À Mexico, la jolie Noemí navigue d’une fête à une autre — et d’un prétendant à l’autre — en menant une existence dorée de fille à papa. Or le riche paternel, justement, interrompt un jour la routine mondaine de la chica pour l’envoyer au chevet d’une cousine, Catalina, épouse depuis peu d’un certain Virgil Doyle, un mystérieux Anglais dont ils ne savent pas grand-chose. Noemí débarque ainsi avec ses jolies robes dans le pueblo reculé d’El Triunfo où, en haut d’une colline, trône le vieux manoir de la famille Doyle, comme un bout d’Angleterre recréé en pleine Amérique latine à l’époque où ces expatriés d’Europe firent fortune dans l’exploitation de mines d’argent.

Presque tout tient dans le titre : nous sommes donc au Mexique (en 1950), dans le sillage d’une héroïne latina un peu évaporée qui fait claquer ses talons dans les couloirs d’un manoir obscurci de tentures et en proie à la moisissure. Des brumes éternelles stagnent autour, comme pour faire croire que les aïeux britanniques apportèrent leur climat en même temps que des valises, et il y a même un cimetière attenant où gisent les ancêtres dans des sépultures couvertes de mousse et d’amanites… Ajoutons quelques clins d’œil à la littérature classique du genre (Frankenstein et Dracula, notamment), et l’on obtient une partition grâce à laquelle Silvia Moreno-Garcia exécute toute la gamme de l’horreur gothique. L’œuvre a été saluée par la presse anglophone (des louanges tirées des pages du Guardian, de Time Magazine, du New Yorker… parsèment la couverture) et elle s’est aussi adjugé le prix Locus (décerné par le magazine de SF du même nom) récompensant le Meilleur Roman de terreur 2021. Des honneurs mérités car la romancière, c’est indéniable, maîtrise son sujet. Comme le personnage principal, on se pose moult questions : quel mal, au juste, tourmente la cousine Catalina ? pourquoi le médecin de famille des Anglais est-il si peu disert à son sujet ? et pour quelles raisons la sinistre famille Doyle et toute la domesticité vivent-ils selon une litanie de règles aussi strictes qu’absurdes ?

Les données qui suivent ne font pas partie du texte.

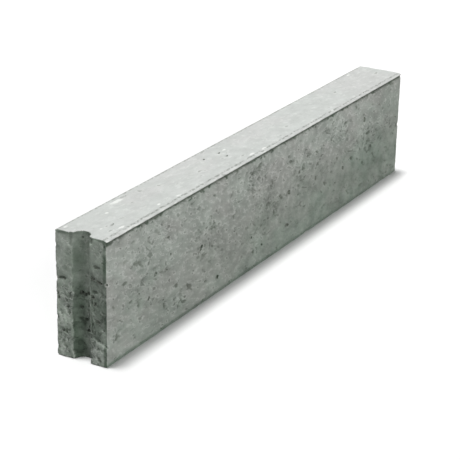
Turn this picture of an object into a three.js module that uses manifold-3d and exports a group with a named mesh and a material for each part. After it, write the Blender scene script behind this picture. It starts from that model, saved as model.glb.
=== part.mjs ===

Silvia Moreno-Garcia s’est initiée dès un très jeune âge aux romans et aux films d’horreur, et elle a mis cette culture à profit pour aboutir au récit gothique « revisité » qu’on a entre les mains. Il y a un revers à la médaille : pour peu qu’on ait soi-même déjà consacré de longues heures à tourner les pages de Poe ou de Lovecraft (et qu’on se soit nourri de classiques incontournables du genre à l’écran, Les Innocents, par exemple, ou d’autres titres plus récents), il sera difficile d’être réellement frappé de stupeur au fil des découvertes macabres que fera Noemí dans l’inquiétante bâtisse. Il n’empêche que, même rodé aux pires épouvantes, on ne s’ennuie pas une seconde à bord de ce train fantôme littéraire parfaitement rythmé, joliment dialogué, et orné de descriptions évocatrices riches de détails lugubres quand ils ne deviennent pas carrément sordides. La réussite de l’œuvre tient aussi dans le portrait très classe et attachant de cette fille coquette, insouciante, et néanmoins vive d’esprit et émancipée. La beauté de Noemí rehaussée de lipstick, trempée dans la déliquescence du manoir Doyle attise le frisson gothique le plus grisant qui soit. Caramba !

En librairie depuis le 18 août 2021.